In the wake of dozens of allegations of sexual assault by Harvey Weinstein, actor Alyssa Milano tweeted a call Sunday (Oct. 15) to survivors to use the hashtag #MeToo after seeing a friend post the idea on Facebook. The campaign created a flood of response across social media, a powerful rallying cry for survivors of harassment and sexual assault. But the campaign isn’t actually new: It was created over 10 years ago, by black activist Tarana Burke.
Burke initially launched “Me Too” as a grassroots movement to provide “empowerment through empathy” to survivors of sexual abuse, assault, exploitation, and harassment in underprivileged communities who typically don’t have access to rape crisis centers or counselors, she told Ebony.
Burke is also the founder and director of Just Be Inc., a nonprofit organization launched in 2006 that is “focused on the health, well-being, and wholeness of young women of color.” Since initially launching the Me Too movement, she founded an online support network of the same name that aims to support and amplify the voices of survivors of sexual abuse, assault, and exploitation.
She told Ebony that “Me Too” wasn’t “built to be a viral campaign or a hashtag that is here today and forgotten tomorrow.”

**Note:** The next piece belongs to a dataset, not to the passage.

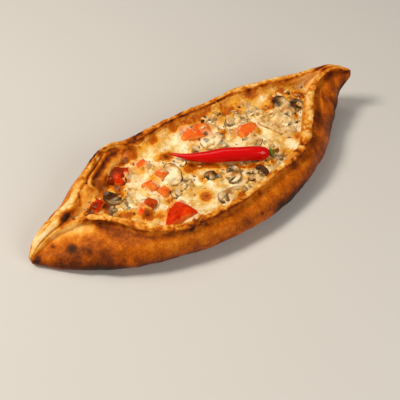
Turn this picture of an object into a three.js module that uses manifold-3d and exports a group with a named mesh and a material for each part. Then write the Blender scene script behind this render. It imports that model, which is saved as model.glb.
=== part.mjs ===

“It was a catchphrase to be used from survivor to survivor to let folks know that they were not alone and that a movement for radical healing was happening and possible.”
“What’s happening now is powerful and I salute it and the women who have disclosed but the power of using ‘me too’ has always been in the fact that it can be a conversation starter or the whole conversation – but it was us talking to us.”
As the hashtag gained popularity, journalist Britni Danielle tweeted support and credit to Burke for creating the movement 10 years ago, followed by high-profile social activist movements Black Lives Matter and Women’s March.
Since noon on Sunday, #MeToo has been used 825,000 times, a Twitter spokesperson told CNN. On Facebook, 4.7 million people engaged with “Me Too” posts in less than 24 hours, with over 12 million posts, comments, and reactions. CNN reports that 45% of US Facebook users are friends with someone who posted a “Me Too” message.
According to Just Be, Burke created Me Too after meeting a young girl at a youth camp whose story of abuse was so painful to Burke that she cut the girl off and directed her to another female counselor who could “help her better” instead of saying, “Me too.”
Burke explains the idea behind the campaign in an interview with Amy Goodman of Democracy Now!:
Women of color are more likely to experience sexual assault, yet the conversation surrounding the issue in the wake of the Weinstein allegations has largely centered around the stories shared by famous white women like Ashely Judd, Rose McGowan, Gwyneth Paltrow, and Reese Witherspoon.
Commentators have highlighted that this double-standard isn’t uncommon. “Where was the boycott for ESPN sports journalist Jemele Hill when her employer suspended her from her job citing a vague social media policy?” Ashley C. Ford wrote in Refinery29. “Where was the boycott when actress and comedian Leslie Jones was harassed by trolls to the point of deleting her account for months?” The Root was more direct, creating a hashtag of its own: #SolidarityIsForWhiteWomen.
On Monday, Alyssa Milano credited Burke and the Just Be organization for launching the Me Too movement, saying the story is “equal parts heartbreaking and inspiring.”
For her part, Burke isn’t upset to see people taking her idea and running with it.